Iris Lam Chen (San José, 22 September 1989) is a Chinese-Costa Rican arts manager and curator known for her work in visual arts project management at the Cultural Center of Spain in Costa Rica, y artistic strategy in La Vivera Oficina organization in which she is director and co-founder . Her work emphasizes themes related to ecofeminism, the LGBTQIA+ community, migration, strategy, the artistic market, and inter-institutional alliances between public, private, independent and academic entities.

== Career and outstanding projects ==
Iris Lam was cultural manager of the Cultural Center of Spain in Costa Rica, where she coordinated all the projects and exhibitions of visual arts, music and experimental arts with technology from 2018 to 2026, among which the International Artist Residency program stands out. Much of her work was focused on generating alliances and inter-institutional projects of a public-private, national and international nature, for example with the La Neomudéjar Museum (Spain), MAV Biennial (Spain), espacio/C (Guatemala), Quorum Cultural Laboratory (Panama), Museum of Contemporary Art and Design (Costa Rica), La Revuelta (Guatemala), Plataforma Caníbal (Colombia), Ensayo y Error (El Salvador), Y.ES Contemporary, (El Salvador), Red de Arte del Centro de América (GUA), Building Bridges Art Exchange (USA), NYLAAT (USA), perfoREDmx (MEX), LL Proyectos (Honduras), National Gallery (Costa Rica), Cartago Municipal Museum (Costa Rica), Women's Museum (Costa Rica), Women Watching Women (Spain), among others.

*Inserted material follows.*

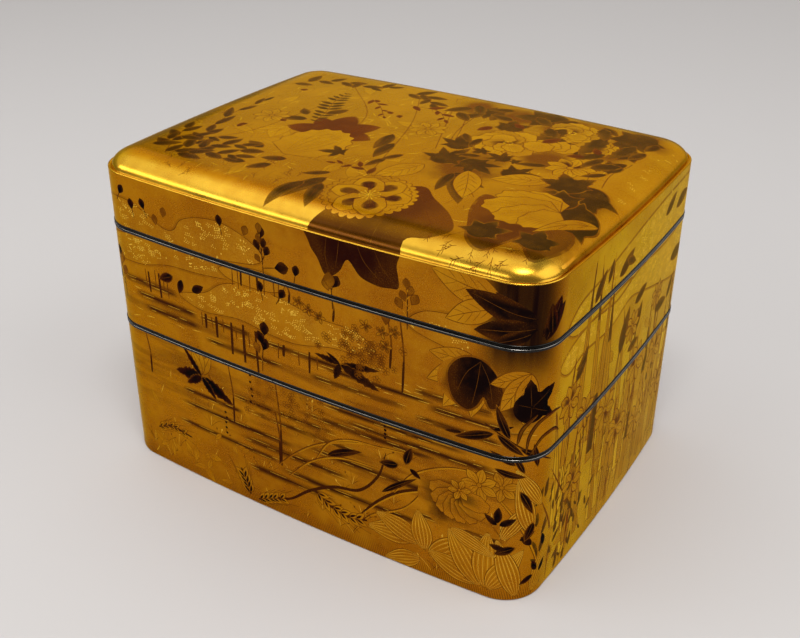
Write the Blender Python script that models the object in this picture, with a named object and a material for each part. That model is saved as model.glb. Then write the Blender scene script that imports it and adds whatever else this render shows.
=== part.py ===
"""Two-tiered lacquer box with a lift-off lid and pewter rims, modelled as solids in metres, +Z up.

The front is the long side at -Y. The box stands on its underside at Z = 0, centred on the origin.
"""

import math

import bmesh
import bpy

MM = 0.001

# Plan of the outside: bowed sides that run into round corners.
WIDTH = 236.0 * MM
DEPTH = 179.3 * MM
CORNER_RADIUS = 19.1 * MM
FRONT_BOW_RADIUS = 1530.0 * MM
END_BOW_RADIUS = 1330.0 * MM

# Heights of the stacked pieces' outer walls.
LOWER_TIER_HEIGHT = 76.8 * MM
UPPER_TIER_HEIGHT = 52.4 * MM
LID_WALL_HEIGHT = 28.0 * MM

# Walls, floors and the lips that locate each piece on the one below.
WALL = 5.0 * MM
FLOOR = 4.5 * MM
LIP_THICKNESS = 1.6 * MM
LIP_RISE = 5.5 * MM
LIP_CLEARANCE = 0.3 * MM
STACK_GAP = 0.3 * MM
INNER_FILLET = 4.0 * MM
FOOT_EDGE_RADIUS = 0.9 * MM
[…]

Since 2018 and until 2026, at the Cultural Center of Spain in Costa Rica, she coordinated the International Artists Residency project, which seeks to strengthen contemporary artistic creation and production, at the same time connecting and exchanging artists from different regions. Among the exchanges, she carries out residences with the La Neomudéjar Museum in Spain, Plataforma Caníbal in Colombia and with the Network of Cultural Centers of Spain in Central America and the Caribbean. She also manages the Creative Processes Experimentation Program that seeks to promote new alternative forms of research in various artistic disciplines, promoting an exchange of knowledge of cultural practices between Central American regions. As part of this program, she leads the programming and curatorship of the exhibitions that are given annually both in the halls of the Cultural Center of Spain in Costa Rica and those that are carried out internationally in alliance with other institutions, such as Reactivando Videografías together with the Royal Academy of Spain in Rome, a video art exhibition of which she is co-curator. In the same institution, she also seeks to facilitate the conditions to promote a critical approach to contemporary cultural practices, encouraging participation and generating a permanent dialogue between creators, cultural researchers and the diversity of audiences, through the Cultural Contemporary Practices Mediation Program.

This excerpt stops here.